Il falso metodo deduttivo, usato nelle narrazioni dei romanzi gialli tradizionali, è
un'idealizzazione della metodologia dell’investigazione, la quale, se pure opera con parziali deduzioni, è nel suo insieme un risalire all’indietro, alla fonte, a un individuo che con le sue leggi logiche riesca a spiegare dei fatti di cui faccio esperienza, e che è tipico del metodo induttivo: conserva del vero metodo deduttivo (quello che definisce da subito la fonte originaria) solo l'apparenza dell'andare dal generale al particolare (dalla scena del crimine all'omicida); in realtà la sorgente non ce l'ha, deve trovarla. Ma la sorgente nella natura non ha causa in sé, e non ci
sarebbe sorgente se non ci fossero piogge eccetera. L’individuazione del
colpevole, quando lo si individua, è comunque sempre un brutale e non realistico tentativo di interrompere il
processo della vita all’interno del quale l’assassino si muove.

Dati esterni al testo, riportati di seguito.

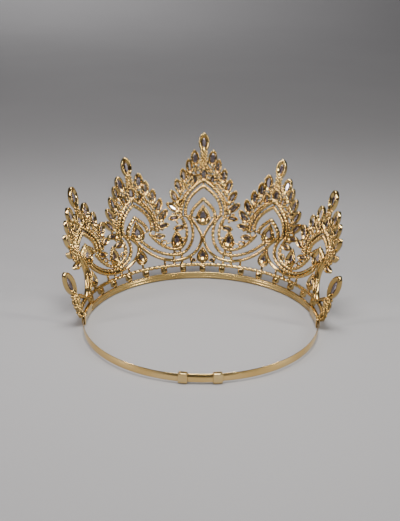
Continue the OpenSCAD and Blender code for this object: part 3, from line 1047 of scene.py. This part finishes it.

Questa
impossibilità di fissare un punto preciso originario, una fonte primaria come causa ultima dell'omicidio, una causa nec plus ultra, le colonne d'Ercole al di là delle quale niente è più conoscibile, può essere osservato nelle faide, dove un omicidio dipende sempre
da un altro omicidio. Ed è talmente ovvio che una nozione di causa imbarazza da
sempre gli investigatori e la macchina della giustizia, che si è stati costretti
a introdurre fin dall'antichità il sinonimo di movente,
che è quanto di più aleatorio, non deterministico, possa darsi, e attorno al quale i castelli delle varie scuole psicologiche oggi più che mai si perdono e che
lascia sempre dubbi su dubbi anche nei profani, che continueranno a
dividersi tra innocentisti e colpevolisti. Diversamente dal concetto di
causa per come è definito nelle scienze sperimentali.